_REQUIRED WORK:_ The data follows this line. Copy verbatim the line with "for member in" and each line after it to the end.

+--

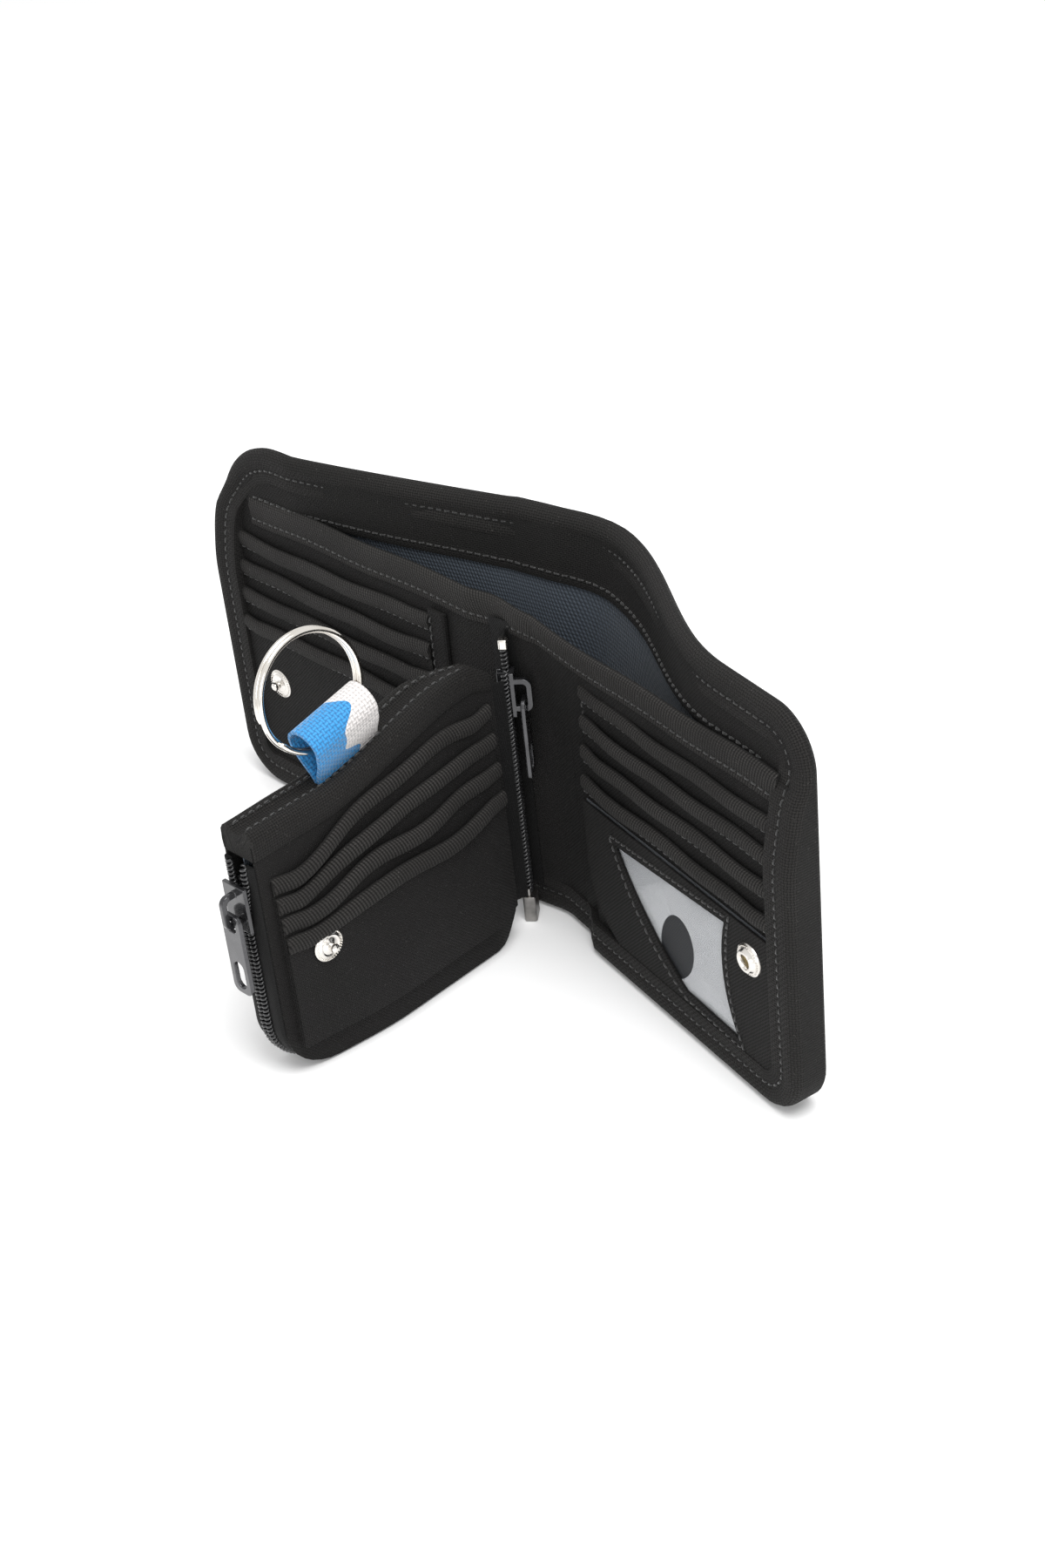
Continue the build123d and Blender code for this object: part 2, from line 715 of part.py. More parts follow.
lining_far = pouch_far - 4.0
with BuildPart() as pouch_lining:
    with BuildSketch(pouch_face.offset(pouch_front - canvas - ply_gap - lining)):
        with Locations((-(waist_u + 6 + lining_far) / 2, cover_height / 2)):
            Rectangle(lining_far - waist_u - 6, cover_height)
    extrude(amount=lining)
    with BuildSketch(pouch_face.offset(back_at + 2 * canvas + ply_gap)):
        with Locations((-(full_u + 2 + lining_far) / 2, cover_height / 2)):
            Rectangle(lining_far - full_u - 2, cover_height)
    extrude(amount=lining)
    pouch_trim(hem_drop + 2)
save(pouch_lining, "pouch_lining")

ridge = 2.6                 # thickness of each of the hem's two ridges
with BuildPart() as pouch_hem:
    with BuildSketch(pouch_plan(0)):
        with Locations((-(full_u + pouch_far) / 2, -pouch_front + (pouch_depth - 1) / 2)):
            Rectangle(pouch_far - full_u, pouch_depth - 1)
        with BuildLine():
            Polyline(
                (-pouch_near, -pouch_front),
                (-pouch_near, waist),
                (-waist_u, waist),
                (-full_u, pouch_depth - 1 - pouch_front),
                (-full_u, -pouch_front),
                close=True,
            )
        make_face()
    extrude(amount=cover_height)
    pouch_trim(0)
    with BuildSketch(pouch_face.offset(-reach)):
        with BuildLine():
            Polyline(
                (-pouch_far - 5, 0),
                (-pouch_far - 5, pouch_top(pouch_far + 5) - pouch_hem_height),
                (5, pouch_top(-5) - pouch_hem_height),
                (5, 0),
                close=True,
            )
        make_face()
    extrude(amount=2 * reach, mode=Mode.SUBTRACT)
    groove_in = -pouch_front + ridge
    groove_out = pouch_depth - 1 - pouch_front - ridge
    with BuildSketch(pouch_face.offset(-groove_out)):
        with BuildLine():
            Polyline(
                (-pouch_far - 5, pouch_top(pouch_far + 5) - 1.8),
                (-pouch_far - 5, pouch_top(pouch_far + 5) + 5),
                (-full_u - 6, pouch_top(full_u + 6) + 5),
                (-full_u - 6, pouch_top(full_u + 6) - 1.8),
                close=True,
            )
        make_face()
    extrude(amount=groove_out - groove_in, mode=Mode.SUBTRACT)
save(pouch_hem, "pouch_hem")

pouch_stack = pouch_front + ply_gap
for i in range(pocket_count):
    near_lip = pouch_first_lip[0] - pouch_lip_pitch[0] * i
    far_lip = pouch_first_lip[1] - pouch_lip_pitch[1] * i
    front = pouch_stack + pocket_pile * i
    pocket_foot = pouch_bottom + pouch_hem_height
    with BuildPart() as pouch_pocket:
        for foot_near, foot_far, thick in (
            (pocket_foot, pocket_foot, pocket_cloth),
            (near_lip - lip_height, far_lip - lip_height, lip_cloth),
        ):
            with BuildSketch(pouch_face.offset(front)):
                with BuildLine():
                    Polyline(
                        (-pouch_pocket_near, foot_near),
                        (-pouch_pocket_near, near_lip),
                        (-pouch_far + pouch_pocket_rim, far_lip),
                        (-pouch_far + pouch_pocket_rim, foot_far),
                        close=True,
                    )
                make_face()
            extrude(amount=thick)
    save(pouch_pocket, f"pouch_pocket_{i + 1}")

pouch_snap_u = 76.0
pouch_snap_z = 31.0
pouch_stack_top = pouch_stack + pocket_pile * (pocket_count - 1) + pocket_cloth
pouch_stud = snap_stud(pouch_face, pouch_stack_top + skin_gap, -pouch_snap_u, pouch_snap_z)
save(pouch_stud, "pouch_snap_stud")

pouch_rear = face_plane(pin_line, -pouch_axis)
rear_socket = snap_socket(pouch_rear, pouch_depth + skin_gap, pouch_snap_u, pouch_snap_z)
save(rear_socket, "pouch_snap_socket")

# ---------------------------------------------------------------- zip round the pouch
tape_at = pouch_far + body_gap
row_mid = tape_at + row_size / 2
zip_mid = -pouch_front + (pouch_depth - 1) / 2 + 0.5
zip_top = pouch_top(pouch_far) - pouch_hem_height - 0.6
zip_end_u = 14.0


def l_band(inner, outer):
    """Band that runs down the free end, round the corner and along the bottom."""
    low = pouch_bottom + pouch_far
    with Locations((-(outer + zip_end_u) / 2, (zip_top + low - outer) / 2)):
        Rectangle(outer - zip_end_u, zip_top - (low - outer))
    fillet(vertices().group_by(Axis.X)[0].sort_by(Axis.Y)[0], pouch_corner + outer - pouch_far)
    with BuildSketch(mode=Mode.PRIVATE) as hole:
        with Locations((-inner / 2, (cover_height + low - inner) / 2)):
            Rectangle(inner, cover_height - (low - inner))
        fillet(vertices().group_by(Axis.X)[0].sort_by(Axis.Y)[0], pouch_corner + inner - pouch_far)
    add(hole.sketch, mode=Mode.SUBTRACT)


def zip_band(name, v0, v1, inner, outer):
    with BuildPart() as band:
        with BuildSketch(pouch_face.offset(-v1)):
            l_band(inner, outer)
        extrude(amount=v1 - v0)
    save(band, name)


row_in = row_mid - row_size / 2
row_out = row_mid + row_size / 2
row_0 = zip_mid - row_gap / 2
row_1 = zip_mid + row_gap / 2
zip_band("pouch_chain_front", row_0 - row_size, row_0, row_in, row_out)
zip_band("pouch_chain_back", row_1, row_1 + row_size, row_in, row_out)
tape_1 = row_0 - row_size - skin_gap
tape_2 = row_1 + row_size + skin_gap
zip_band("pouch_tape_front", -pouch_front, tape_1, tape_at, tape_at + tape_cloth)
zip_band("pouch_tape_back", tape_2, pouch_depth, tape_at, tape_at + tape_cloth)


def pouch_zip_plan(z):
    """Level plane on the zip's middle line: x runs across the zip, y towards the spine."""
    origin = pin_line - pouch_axis * row_mid - pouch_face.z_dir * zip_mid + up * z
    return Plane(origin=origin, x_dir=pouch_face.z_dir, z_dir=up)


zip_middle = pin_line - pouch_axis * row_mid - pouch_face.z_dir * zip_mid
pouch_bail_face = Plane(
    origin=zip_middle + up * pouch_slider_z, x_dir=-pouch_axis, z_dir=-pouch_face.z_dir
)

inner_half = row_gap / 2 + row_size    # the wing inside the pouch is as wide as the coils
with BuildPart() as pouch_slider:
    slider_wing(pouch_zip_plan, -slider_half, slider_half, -wing_at, pouch_slider_z)
    slider_wing(pouch_zip_plan, -inner_half, inner_half, wing_at, pouch_slider_z)
    with BuildSketch(pouch_zip_plan(pouch_slider_z + slider_length * 0.55)):
        Rectangle(neck, 2 * wing_at + slider_plate)
    extrude(amount=slider_length * 0.4)
    arched_bail(pouch_bail_face, wing_out)
save(pouch_slider, "pouch_slider")

pouch_pull_face = Plane(origin=zip_middle, x_dir=pouch_face.z_dir, z_dir=-pouch_axis)
pouch_pull = pull_tab(pouch_pull_face, pouch_slider_z + leg_z, tab_out)
save(pouch_pull, "pouch_puller")

# ---------------------------------------------------------------- hinge zip, pouch side
pouch_row_top = 84.5
pouch_tape_top = pouch_top_near - pouch_hem_height - body_gap
tape_start = row_size / 2 + coil_gap
tape_end = pouch_near + 3.0
tape_back = pouch_front - canvas - ply_gap - tape_thin

# The tape starts beside the coils, in line with them, and runs in behind the front panel.
with BuildPart() as pouch_hinge_tape:
    with BuildSketch(pouch_plan(chain_low)):
        with BuildLine():
            Polyline(
                (-tape_start, -tape_thin / 2),
                (-tape_start, tape_thin / 2),
                (-pouch_near + body_gap, -tape_back),
                (-tape_end, -tape_back),
                (-tape_end, -tape_back - tape_thin),
                (-pouch_near + body_gap, -tape_back - tape_thin),
                close=True,
            )
        make_face()
    extrude(amount=pouch_tape_top - chain_low)
save(pouch_hinge_tape, "pouch_hinge_tape")

pin_foot = box_floor + body_gap
with BuildPart() as hinge_chain_pouch:
    with BuildSketch(Plane.XY.offset(chain_low)):
        with Locations((pin_line.X, pin_line.Y)):
            Circle(row_size / 2)
    extrude(amount=pouch_row_top - chain_low)
    with BuildSketch(Plane.XY.offset(pin_foot)):
        with Locations((pin_line.X, pin_line.Y)):
            Circle(pin_radius)
    extrude(amount=chain_low - pin_foot)
save(hinge_chain_pouch, "hinge_chain_pouch")

# ---------------------------------------------------------------- ribbon loop and ring
tilt = radians(ribbon_tilt)
ribbon_mid_v = -pouch_front + (pouch_depth - 1) / 2
foot_radius = ribbon_cloth
hem_floor = pouch_top(ribbon_at) - 1.8
ribbon_low = hem_floor + foot_radius + body_gap + ribbon_width / 2 * (tan(tilt) - top_slope)
ribbon_foot = pin_line - pouch_axis * ribbon_at - pouch_face.z_dir * ribbon_mid_v + up * ribbon_low
ribbon_axis = pouch_axis * cos(tilt) + up * sin(tilt)
ribbon_up = up * cos(tilt) - pouch_axis * sin(tilt)
ribbon_plane = Plane(origin=ribbon_foot, x_dir=ribbon_up.cross(ribbon_axis), z_dir=ribbon_axis)

loop_mid = ribbon_neck + ribbon_bore
with BuildPart() as ribbon_loop:
    with BuildSketch(ribbon_plane.offset(-ribbon_width / 2)):
        with Locations((0, loop_mid)):
            Circle(ribbon_bore + ribbon_cloth)
        with BuildLine():
            Polyline(
                (-foot_radius, 0),
                (foot_radius, 0),
                (ribbon_bore + ribbon_cloth - 0.6, loop_mid - 2),
                (-ribbon_bore - ribbon_cloth + 0.6, loop_mid - 2),
                close=True,
            )
        make_face()
        Circle(foot_radius)
        with Locations((0, loop_mid)):
            Circle(ribbon_bore, mode=Mode.SUBTRACT)
    extrude(amount=ribbon_width)
save(ribbon_loop, "ribbon_loop")

# The ring's chord inside the loop sags by this much, and is centred in the loop.
ring_mid = ring_radius - ring_wire / 2
chord_sag = ring_mid - (ring_mid ** 2 - (ribbon_width / 2) ** 2) ** 0.5
ring_lift = loop_mid - chord_sag / 2 + ring_mid
ring_centre = ribbon_foot + ribbon_up * ring_lift
ring_side = ribbon_axis.cross(ribbon_up)
ring_plane = Plane(origin=ring_centre, x_dir=ribbon_axis, z_dir=ring_side)
turn_gap = 0.12
with BuildPart() as key_ring:
    turn = (ring_depth - turn_gap) / 2
    for start in (-ring_depth / 2, turn_gap / 2):
        with BuildSketch(ring_plane.offset(start)):
            Circle(ring_radius)
            Circle(ring_radius - ring_wire, mode=Mode.SUBTRACT)
        extrude(amount=turn)
    with BuildSketch(ring_plane.offset(-turn_gap / 2)):
        with Locations((0, ring_mid)):
            Rectangle(4, ring_wire * 0.7)
    extrude(amount=turn_gap)
save(key_ring, "key_ring")
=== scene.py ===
# %% [markdown]
# # A canvas wallet that stands open
# The CAD model gives the frame: where each piece sits, what it rides on and how far it moves.
# This lesson makes the cloth, thread, coils and metal that are seen. It loads the frame,
# measures it, and then makes each piece as a mesh in metres.

# %% Load the frame
import json
from math import atan2, cos, pi, radians, sin, sqrt

import bmesh
import bpy
from mathutils import Matrix, Vector

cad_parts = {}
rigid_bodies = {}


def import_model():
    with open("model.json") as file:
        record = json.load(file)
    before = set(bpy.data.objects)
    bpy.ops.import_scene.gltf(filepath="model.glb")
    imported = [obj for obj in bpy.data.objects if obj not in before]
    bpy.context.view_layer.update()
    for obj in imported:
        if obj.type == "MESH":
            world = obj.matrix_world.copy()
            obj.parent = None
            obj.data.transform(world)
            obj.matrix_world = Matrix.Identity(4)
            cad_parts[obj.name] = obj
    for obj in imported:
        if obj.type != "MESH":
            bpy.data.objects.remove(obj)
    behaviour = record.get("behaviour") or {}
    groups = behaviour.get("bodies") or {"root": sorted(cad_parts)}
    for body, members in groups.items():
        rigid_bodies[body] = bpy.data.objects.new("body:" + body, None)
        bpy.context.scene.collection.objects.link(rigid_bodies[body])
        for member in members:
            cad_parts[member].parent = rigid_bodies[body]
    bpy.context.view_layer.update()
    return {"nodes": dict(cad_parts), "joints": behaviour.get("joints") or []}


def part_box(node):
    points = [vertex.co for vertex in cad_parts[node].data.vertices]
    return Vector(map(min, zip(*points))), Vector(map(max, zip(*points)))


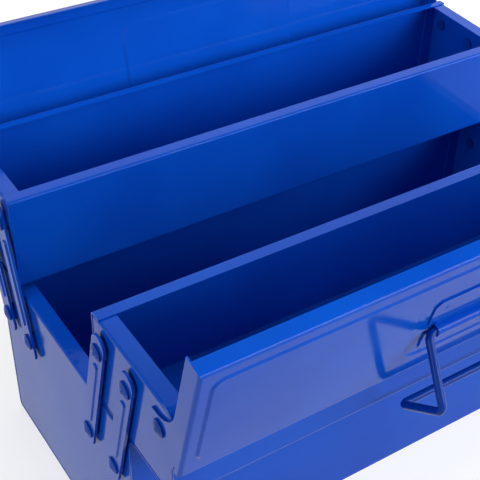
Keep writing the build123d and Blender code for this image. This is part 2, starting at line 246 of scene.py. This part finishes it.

+--

_REPLY:_
        for member in members:
            cad_parts[member].parent = rigid_bodies[body]
    bpy.context.view_layer.update()
    return {"nodes": dict(cad_parts), "joints": behaviour.get("joints") or []}


def part_box(node):
    points = [vertex.co for vertex in cad_parts[node].data.vertices]
    return Vector(map(min, zip(*points))), Vector(map(max, zip(*points)))


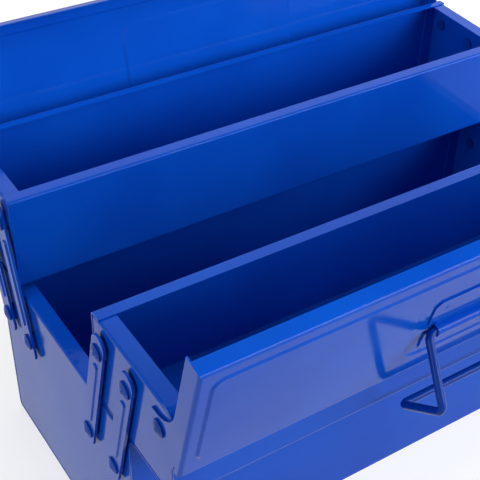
Keep writing the build123d and Blender code for this image. This is part 2, starting at line 246 of scene.py. This part finishes it.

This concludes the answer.